The final option is -f, the “test filename”. This option allows you to specify which file defines the tests to run. The test definition file is an Erlang-format file, ready for use with file:consult/1. Each entry should be of the form {Name::string(), {MapReduceQuery::list(), VerificationFunction::atom()}}.. This option is specified as a path, and defaults to “priv/tests.def”.

Troubleshooting

ERROR: Path for … not found or doesn’t point to a directory

mapred_verify was unable to find the compiled Erlang files that implement Riak’s native interface. Check the path you provided in the -c command line parameter. The directory you provided should include deps/riak_core/ebin, and deps/riak_kv/ebin, each containing many *.beam files.

escript: exception error: … {could_not_reach_node,’…’}

mapred_verify was unable to connect to your Riak node. Check the node name you provided in the -s command line parameter. Your Riak node should be running, and using that name.

mapred_verify also assumes that your node is using the cookie ’riak’. If that is incorrect, please edit src/mapred_verify.erl (search for the line with erlang:set_cookie) and recompile, or change the cookie for your Riak node.

Contributing

We encourage contributions to mapred_verify from the community.

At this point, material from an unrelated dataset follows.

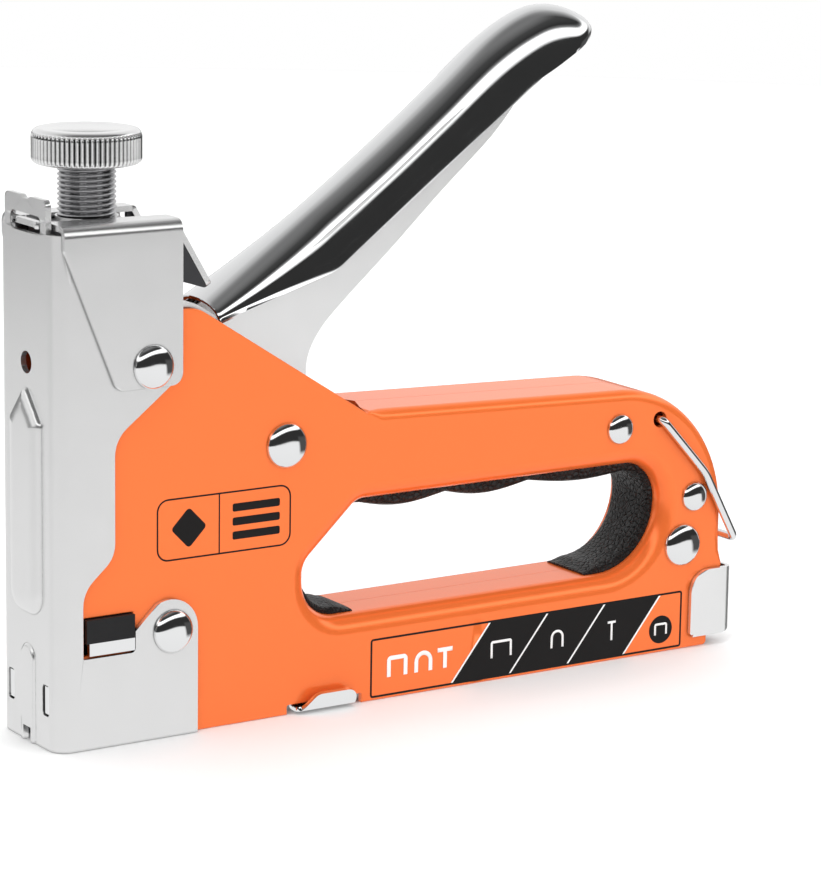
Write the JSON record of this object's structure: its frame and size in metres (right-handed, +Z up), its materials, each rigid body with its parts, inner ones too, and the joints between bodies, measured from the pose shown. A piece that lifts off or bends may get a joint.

  1. Fork the mapred_verify repository on Github.
  2. Clone your fork or add the remote if you already have a clone of the repository.
git clone git@github.com:yourusername/mapred_verify.git
# or
git remote add mine git@github.com:yourusername/mapred_verify.git
  1. Create a topic branch for your change.
git checkout -b some-topic-branch
  1. Make your change and commit. Use a clear and descriptive commit message, spanning multiple lines if detailed explanation is needed.
  2. Push to your fork of the repository and then send a pull-request through Github.
git push mine some-topic-branch
  1. A Basho engineer or community maintainer will review your patch and merge it into the main repository or send you feedback.